MATERIAL PROVIDED:
(begin)

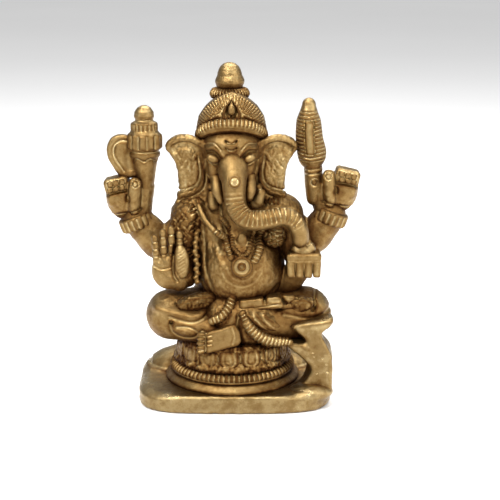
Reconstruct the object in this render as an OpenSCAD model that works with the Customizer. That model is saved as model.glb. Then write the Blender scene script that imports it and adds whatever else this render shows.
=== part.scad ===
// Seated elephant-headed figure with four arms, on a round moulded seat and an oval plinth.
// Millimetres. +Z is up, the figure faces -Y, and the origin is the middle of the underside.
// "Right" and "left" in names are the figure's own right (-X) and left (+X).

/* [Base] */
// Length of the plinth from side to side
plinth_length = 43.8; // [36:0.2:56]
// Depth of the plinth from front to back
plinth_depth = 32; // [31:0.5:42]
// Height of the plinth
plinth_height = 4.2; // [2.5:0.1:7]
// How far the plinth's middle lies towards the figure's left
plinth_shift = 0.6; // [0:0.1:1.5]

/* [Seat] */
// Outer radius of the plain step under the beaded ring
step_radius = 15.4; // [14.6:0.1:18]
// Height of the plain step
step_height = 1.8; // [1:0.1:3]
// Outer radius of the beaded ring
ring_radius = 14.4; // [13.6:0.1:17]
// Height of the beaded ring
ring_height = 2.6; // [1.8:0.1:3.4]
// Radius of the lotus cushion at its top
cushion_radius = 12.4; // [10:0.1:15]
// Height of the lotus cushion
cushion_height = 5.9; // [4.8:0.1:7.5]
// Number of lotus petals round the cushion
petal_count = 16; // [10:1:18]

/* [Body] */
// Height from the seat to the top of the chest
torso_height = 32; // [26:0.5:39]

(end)

From the first line to the last, please quote the material above exactly.

TASK RESPONSE:
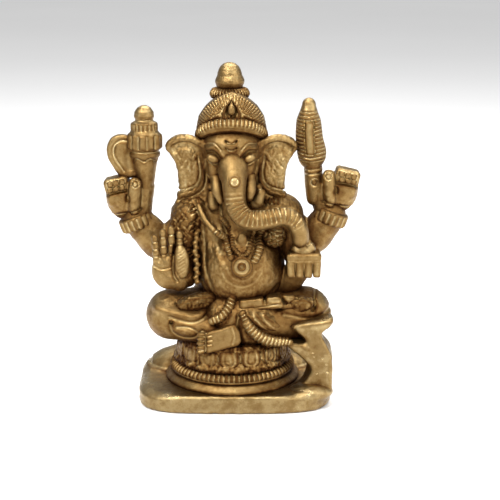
Reconstruct the object in this render as an OpenSCAD model that works with the Customizer. That model is saved as model.glb. Then write the Blender scene script that imports it and adds whatever else this render shows.
=== part.scad ===
// Seated elephant-headed figure with four arms, on a round moulded seat and an oval plinth.
// Millimetres. +Z is up, the figure faces -Y, and the origin is the middle of the underside.
// "Right" and "left" in names are the figure's own right (-X) and left (+X).

/* [Base] */
// Length of the plinth from side to side
plinth_length = 43.8; // [36:0.2:56]
// Depth of the plinth from front to back
plinth_depth = 32; // [31:0.5:42]
// Height of the plinth
plinth_height = 4.2; // [2.5:0.1:7]
// How far the plinth's middle lies towards the figure's left
plinth_shift = 0.6; // [0:0.1:1.5]

/* [Seat] */
// Outer radius of the plain step under the beaded ring
step_radius = 15.4; // [14.6:0.1:18]
// Height of the plain step
step_height = 1.8; // [1:0.1:3]
// Outer radius of the beaded ring
ring_radius = 14.4; // [13.6:0.1:17]
// Height of the beaded ring
ring_height = 2.6; // [1.8:0.1:3.4]
// Radius of the lotus cushion at its top
cushion_radius = 12.4; // [10:0.1:15]
// Height of the lotus cushion
cushion_height = 5.9; // [4.8:0.1:7.5]
// Number of lotus petals round the cushion
petal_count = 16; // [10:1:18]

/* [Body] */
// Height from the seat to the top of the chest
torso_height = 32; // [26:0.5:39]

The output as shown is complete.